San Francisco 49ers (Jimmy Garoppolo vs. Trey Lance): The 49ers waited as long as they could to make their starting quarterback decision between incumbent Jimmy Garoppolo or their first round draft pick, the promising young stud, Trey Lance. They went with Garoppol0.

Lance didn’t look super efficient in preseason, but it wasn’t entirely his fault. His true talent has yet to be unleashed as head coach Kyle Shanahan did not draw up many designed run plays for Lance, something with which he proved to be very good at North Dakota State. His receivers didn’t do a great job of catching the ball as Lance ranked first among all quarterbacks in the preseason in dropped passes. Another factor has simply been rust. Lance opted out of the 2020 season due to the COVID-19 pandemic, so this year’s preseason was his first action since 2019. Given the circumstances, Lance did well. 

Despite the enormous upside to Lance, Shanahan decided to go with Garoppolo, the safer choice. Lance was the youngest quarterback in this year’s draft class. At just 21 years old, Lance can sit and learn behind Garoppolo for this whole season, and make his first start next year at age 22, which will still be younger than most other NFL quarterbacks. The future is bright and there’s no reason to rush Lance onto the field. Let’s not forget Garoppolo led these 49ers to a Super Bowl appearance just two years ago, but Garoppolo has a rough injury history, and is nothing more than an average-level player. It stands to reason that at some point during the season, maybe the rookie simply gives them a better chance to win football games, or maybe he just needs some game experience. It’s not a matter of “if” for Trey Lance, but rather a matter of “when.” It’s unlikely that it will come before their week 6 bye, but at some point later this season, Trey Lance will be unleashed to the NFL.

New Orleans Saints (Taysom Hill vs. Jameis Winston): Post-lasik eye surgery Jameis Winston looks like a whole new quarterback. So much so, that he has gone from third-string quarterback to the starter in the span of one season. Last year, Winston sat on the sidelines behind the now retired legend Drew Brees, and current backup quarterback Taysom Hill. 

It appears as though Winston learned a thing or two, because he came out this offseason and stole the starting quarterback job from Hill. “Famous Jameis” secured the job in week two of the preseason on national TV in a game against the Jacksonville Jaguars. Winston completed nine of ten passes for 123 yards and two touchdown passes, and earned a whopping 157.5 passer rating. A perfect passer rating is 158.3, a difference of just 0.8 points.

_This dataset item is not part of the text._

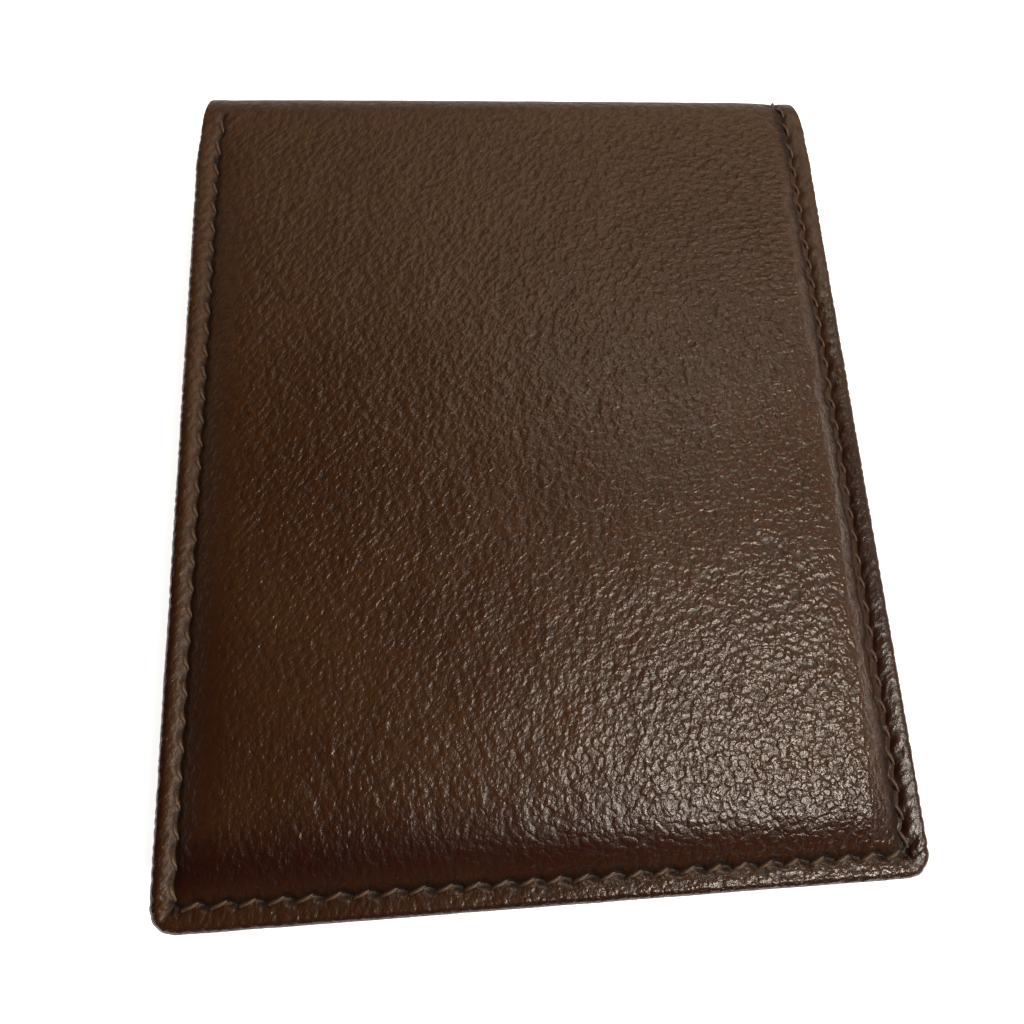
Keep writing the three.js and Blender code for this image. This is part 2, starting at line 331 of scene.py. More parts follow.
def border_wrinkles(x, s):
    """Slanting wrinkles that the sewing draws across the border."""
    closed, mouth, free = edge_distances(x, s)
    side = np.minimum(closed, mouth)
    across = np.minimum(side, free)
    on_side = side < free
    along = np.where(on_side, free, closed)
    reach = smooth((SEAM + 0.1 - across) / 0.8)
    lean = np.where(mouth < closed, 1.0, -1.0) * np.where(on_side, 0.75, 0.25)
    warp = 0.6 * value_noise(along / 1.9, across / 1.3, 61)
    warp = warp + 0.4 * value_noise(along / 0.9, across / 0.8, 63)
    phase = (along + lean * across) / 1.5 + warp
    ridge = np.abs(np.sin(np.pi * phase)) ** 0.8
    strength = 0.6 + 0.4 * value_noise(along / 3.1, across / 9.0, 62)
    amount = np.where(on_side, 0.15, 0.04) * (1 - onto_fold(s, 4, 6))
    return amount * reach * strength * (ridge - 0.6)


def grain_direction(x, s):
    """Which way the grain is drawn, how strongly, and how coarse it is, over the cover."""
    u, v = cover_shares(x, s)
    corners = {(0, 1): (45, 1.30), (1, 1): (12, 1.6), (0, 0): (96, 1.38), (1, 0): (25, 1.02)}
    cos2, sin2, stretch = 0, 0, 0
    for (cu, cv), (degrees, drawn) in corners.items():
        weight = (u if cu else 1 - u) * (v if cv else 1 - v)
        doubled = 2 * math.radians(degrees)
        cos2 = cos2 + weight * math.cos(doubled)
        sin2 = sin2 + weight * math.sin(doubled)
        stretch = stretch + weight * drawn
    coarse = smooth(0.25 + 0.9 * u - 0.8 * v)
    # the front cover's places run down the strip, so directions are mirrored there
    angle = np.arctan2(sin2, cos2) / 2
    return np.where(is_front(s), -angle, angle), stretch, coarse


def grain_strength(x, s):
    """Full on the covers' faces, weak where the leather was stretched smooth."""
    closed, mouth, free = edge_distances(x, s)
    near_fold = smooth((FLAT - 1.0 - free) / 5)
    past_slope = 0.35 + 0.65 * smooth((closed - SEAM - 1.5) / 7)
    past_lower_slope = 0.6 + 0.4 * smooth((free - SEAM - 2) / 6)
    on_face = (0.22 + 0.78 * near_fold) * past_slope * past_lower_slope
    on_border = np.where(mouth < SEAM, 0.3, 0.5)
    return np.where(nearest(closed, mouth, free) > SEAM, on_face, on_border)


def grain(x, s):
    """Height of the pebbles, and the painted shade in the creases between them."""
    angle, stretch, coarse = grain_direction(x, s)
    warp_x = x + 0.45 * layered_noise(x / 1.3, s / 1.3, 11)
    warp_s = s + 0.45 * layered_noise(x / 1.3, s / 1.3, 15)
    small = cells(warp_x, warp_s, SMALL_PEBBLE, 21, angle, stretch)
    large = cells(warp_x, warp_s, LARGE_PEBBLE, 31, angle, stretch)
    pebble = (1 - coarse) * small + coarse * (0.6 * large + 0.4 * small)
    dome = np.sqrt(np.clip(pebble, 0, 1))
    broad = layered_noise(x / 4.2, s / 4.2, 71)
    drawn_u = x * np.cos(angle) + s * np.sin(angle)
    drawn_v = s * np.cos(angle) - x * np.sin(angle)
    folds = layered_noise(drawn_u / 3.2, drawn_v / 1.0, 81)
    height = (0.015 + 0.035 * coarse) * (dome - 0.65) + 0.05 * broad
    height = height + 0.08 * folds * (stretch - 0.9)
    strength = grain_strength(x, s)
    return height * strength, np.clip(1 - dome, 0, 1) * (0.1 + 0.2 * strength)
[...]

Hill will still likely be used in his “swiss army knife” role for the Saints, but as the Drew Brees era ends, a new era begins in The Big Easy: the career revival of Jameis Winston.

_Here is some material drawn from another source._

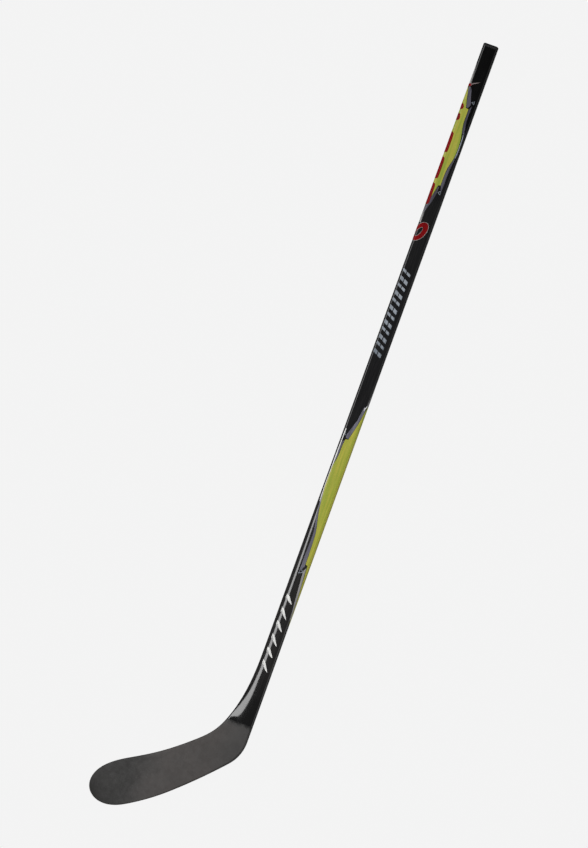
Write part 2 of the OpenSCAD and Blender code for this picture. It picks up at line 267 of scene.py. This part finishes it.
def blade_carbon():
    """Matte carbon skin: overlapping cloth patches, a faint twill and a sanded, dusty surface,
    which dives under the lacquer at the neck."""
    material, shader, g = new_material("matte_carbon")
    cells = g.node("TexVoronoi", feature="F1", distance="CHEBYCHEV")
    cells.inputs["Scale"].default_value = 52
    g.link(g.position(FLAT_CLOTH), cells.inputs["Vector"])
    patch = g.node("SeparateColor")
    g.link(cells.outputs["Color"], patch.inputs["Color"])
    cloud = g.noise(16, detail=6, rough=0.6)
    tone = g.ramp(cloud, [(0.34, (0.038, 0.0365, 0.0345)), (0.68, (0.056, 0.0530, 0.0505))])
    reach = g.math("ADD", g.axis("Y"), g.math("MULTIPLY", cloud, SCUFF_BLUR))
    toe_side = g.remap(reach, *SCUFF_TOE, 0, 1, smooth=True)
    neck_side = g.remap(reach, *SCUFF_NECK, 1, 0, smooth=True)
    scuff = g.math("MULTIPLY", toe_side, neck_side)
    # painted shade: towards the toe the colour drops to about a third, where the curved face turns from
    # the light
    plain = g.mix(toe_side, (0.28, 0.27, 0.26), (0.80, 0.79, 0.80))
    tone = g.mix(1.0, tone, g.mix(scuff, plain, (0.99, 0.90, 0.885)), "MULTIPLY")
    cloth = g.ramp(patch.outputs[0], [(0.0, grey(0.86)), (1.0, grey(1.0))])
    twill = g.node("TexWave", wave_type="BANDS", bands_direction="DIAGONAL", wave_profile="SIN")
    twill.inputs["Scale"].default_value = 160
    twill.inputs["Distortion"].default_value = 0.6
    g.link(g.position(FLAT_CLOTH), twill.inputs["Vector"])
    weave = g.ramp(twill.outputs["Fac"], [(0.0, grey(0.88)), (1.0, grey(1.0))])
    colour = g.mix(0.7, tone, cloth, "MULTIPLY")
    colour = g.mix(0.6, colour, weave, "MULTIPLY")
    bare = g.remap(g.math("ADD", g.axis("X"), g.math("MULTIPLY", g.noise(90), FADE_WOBBLE)),
                   *LACQUER_FADE, 0, 1, smooth=True)
    g.link(g.mix(bare, grey(0.008), colour), shader.inputs["Base Color"])
    sanded = g.remap(g.noise(110, detail=6), 0.3, 0.7, 0.50, 0.64)
    g.link(g.math("SUBTRACT", sanded, g.remap(bare, 0, 1, 0.34, 0)), shader.inputs["Roughness"])
    height = g.math("ADD", g.math("MULTIPLY", twill.outputs["Fac"], 0.3), g.noise(700, detail=4))
    g.link(g.bump(height, 0.18, 0.0002), shader.inputs["Normal"])
    shader.inputs["Specular IOR Level"].default_value = 0.45
    return material


def moulded_cap():
    """Satin moulded cap with a fine grain."""
    material, shader, g = new_material("moulded_cap")
    grain = g.noise(1500, detail=3)
    g.link(g.ramp(grain, [(0.3, (0.006, 0.006, 0.0062)), (0.7, (0.012, 0.012, 0.0122))]),
           shader.inputs["Base Color"])
    g.link(g.remap(grain, 0.3, 0.7, 0.3, 0.42), shader.inputs["Roughness"])
    g.link(g.bump(grain, 0.2, 0.0001), shader.inputs["Normal"])
    shader.inputs["Specular IOR Level"].default_value = 0.25
    return material


MATERIALS = {
    "lacquer": lacquer(),
    "carbon": blade_carbon(),
    "cap": moulded_cap(),
    "lime": print_film("lime_print", (0.375, 0.366, 0.049), (0.240, 0.315, 0.036)),
    "lower lime": print_film("lower_lime_print", (0.430, 0.396, 0.055), (0.295, 0.345, 0.040)),
    "violet": print_film("violet_grey_print", (0.160, 0.157, 0.195), (0.090, 0.088, 0.113)),
    "dusty": print_film("dusty_rose_print", (0.235, 0.190, 0.185), (0.120, 0.095, 0.095)),
    "dusk": print_film("dark_violet_print", (0.092, 0.088, 0.113), (0.050, 0.048, 0.062)),
    # pale: print, and also a painted reflection at the back edge of the lower shaft
    "pale": print_film("pale_print_and_reflection", (0.36, 0.35, 0.34), (0.17, 0.165, 0.17)),
    "silver": print_film("silver_print", (0.30, 0.33, 0.37), (0.17, 0.195, 0.225)),
    "red": print_film("red_print", (0.205, 0.0015, 0.003), (0.125, 0.001, 0.002), shine=0.06),
    # white: print, and also painted highlights on the lower shaft
    "white": print_film("white_print_and_highlight", (0.86, 0.86, 0.83), (0.58, 0.58, 0.57)),
}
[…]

Broncos (Drew Lock vs. Teddy Bridgewater): Perhaps one of the more surprising quarterback decisions was Broncos head coach Vic Fangio’s decision to start Teddy Bridgewater over Drew Lock. This decision was a safe choice, as Bridgewater did a great job in the preseason of taking care of the football, while also producing scoring drives. However, Lock played well too, showing an explosiveness that Bridgewater hasn’t shown since before his knee injury back in 2016.

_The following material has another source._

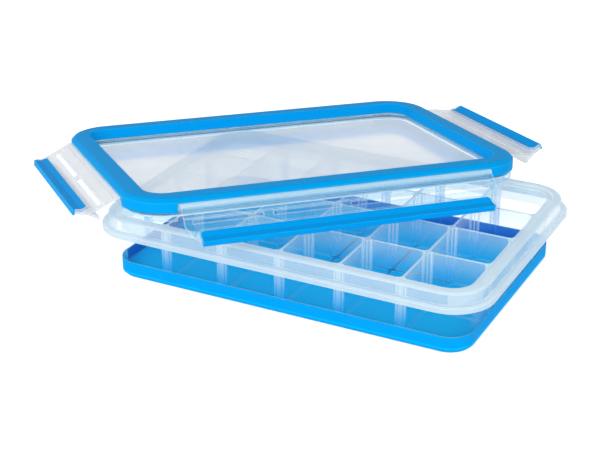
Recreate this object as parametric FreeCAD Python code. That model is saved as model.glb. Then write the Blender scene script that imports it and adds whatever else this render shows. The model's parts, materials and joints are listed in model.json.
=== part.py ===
import FreeCAD, Part
import math
import os

from FreeCAD import Placement, Rotation, Vector

# Ice cube tray with a soft base and a clip lid that lies askew on its rim.
# Millimetres. The origin is on the tray's underside at its centre, X runs along the six cells.

# Tray cells
PITCH = 38.0
CELLS_LONG = 6
CELLS_WIDE = 4
DIVIDER_TOP = 1.2
DIVIDER_FOOT = 1.9
CELL_CORNER = 3.0
TRAY_TOP = 40.0

# Tray outer wall and its rim
WALL_OUT = 0.5
WALL_CORNER = 14.6
WALL_STEP = 0.6
LEDGE = 2.0
BEAD_OUT = 7.4
BEAD_RISE = 1.2
FLANGE_OUT = 11.3
FLANGE_TOP = 34.0
FLANGE_DEPTH = 3.6
BEAD_ROUND = 1.6
FLANGE_EASE = 0.8
RIM_SKIN = 1.3

# Soft base: a push-out floor under all the cells, and the band round the tray's foot
FLOOR = 3.0
BAND_TOP = 10.0
BAND_PROUD = 0.4
BASE_EASE = 1.6

# Lid. Insets are measured inwards from the clips' hinge axes, and levels up from them
HINGE_GAP = 0.8
SKIRT_INSET = 2.1
SKIRT_CORNER = 26.5
PAN_INSET = 12.6
PAN_CORNER = 13.5
LID_SKIN = 1.2
PLATE_DROP = 7.3
CHANNEL_FLOOR = 5.2
STRIP_SKIN = 1.4
STRIP_TAIL = 0.5
FRAME_TOP = 3.9
FRAME_SKIN = 1.5
FRAME_LIP = 1.2
FRAME_FOOT = 2.8
FRAME_PROUD = 0.8
FRAME_SLOPE = 2.6
FRAME_EASE = 0.9
SKIRT_BLUE = 4.6
SKIRT_CLEAR = 9.6
SEAL_WIDE = 6.0
SEAL_DEPTH = 1.2

# Clips: distances out from the hinge axis, along the panel's middle
CLIP_END_LONG = 28.6
CLIP_END_SHORT = 26.6
CLIP_SKIN = 1.1
HINGE_BEAD = 0.9
HINGE_PLAY = 0.2
CLIP_KINK = 13.6
GRIP_FLAT = 8.2
GRIP_LIP = 3.9
GRIP_RISE = 6.0
LIP_RISE = 34.0
TAPER = 6.0
PAD_START = 3.9
PAD_INSET = 7.0
PAD_SKIN = 1.2
PAD_CORNER = 2.5
PAD_FOLD = 1.1
BORDER = 1.2
BORDER_RISE = 0.4
RIB_AT = 8.2
RIB_WIDE = 0.8
RIB_RISE = 0.5
LONG_CLIP_WINDOW_COUNT = 4
SHORT_CLIP_WINDOW_COUNT = 2
WINDOW_AT = 9.6
WINDOW_WIDE = 2.2
WINDOW_END = 5.0
WINDOW_GAP = 6.0
HOOK_ROOT = 7.0
HOOK_TIP = 14.5
HOOK_DEPTH = 6.8
HOOK_SKIN = 1.5
# How far the shapes that only cut or trim run past what they cut
OVERRUN = 9.0

# How the lid lies on the tray, and how far each clip droops from the lid
LID_X = -47.4
LID_Y = 25.6
LID_TURN = 48.6
LID_TIP = -5.6
LID_ROLL = 2.4
REST_GAP = 0.15
LEFT_DROOP = 26.0
RIGHT_DROOP = 5.0
FRONT_DROOP = 49.0
BACK_DROOP = 26.0

half_x = CELLS_LONG * PITCH / 2
half_y = CELLS_WIDE * PITCH / 2
wall_x = half_x + WALL_OUT
wall_y = half_y + WALL_OUT
bead_top = TRAY_TOP + BEAD_RISE
hinge_x = wall_x + FLANGE_OUT + HINGE_GAP
hinge_y = wall_y + FLANGE_OUT + HINGE_GAP
plate_foot = PLATE_DROP + LID_SKIN
bead_middle = (LEDGE + BEAD_OUT) / 2


def rounded_block(half_long, half_wide, radius, low, high):
    """An upright block with rounded corners."""
    box = Part.makeBox(2 * half_long, 2 * half_wide, high - low, Vector(-half_long, -half_wide, low))
    upright = [e for e in box.Edges if abs(e.tangentAt(e.FirstParameter).z) > 0.9]
    return box.makeFillet(radius, upright)


def outline(points):
    """A closed face in the xz plane from (x, z) points."""
    corners = [Vector(x, 0, z) for x, z in points]
    return Part.Face(Part.makePolygon(corners + corners[:1]))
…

 Lock is what people in the NFL world call a “low-floor, high-ceiling” player, or a player who doesn’t produce consistently on a week to week basis, but has shown flashes of stardom and has sky-high potential. Bridgewater is the opposite, a “high-floor, low ceiling” player, or a player who is a very safe and reliable choice, but is unlikely to go above and beyond expectations. 

The Broncos have a very talented roster, one that can possibly make a wild card playoff spot in the AFC, but the difference between making and missing the playoffs for them could come down to quarterback play. 

The way Bridgewater can win football games for the Broncos this season is by thriving in “situational football.” These are third downs, two-minute and four-minute drills, and scoring touchdowns both in the red zone and on the goal line. “Situational football” can often be the difference between winning and losing, especially for fringe playoff teams like The Torch expects the Broncos to be this season. 

Time will tell if the Bridgewater experiment works out for the Broncos, but Lock is a very ready, and capable backup if it doesn’t.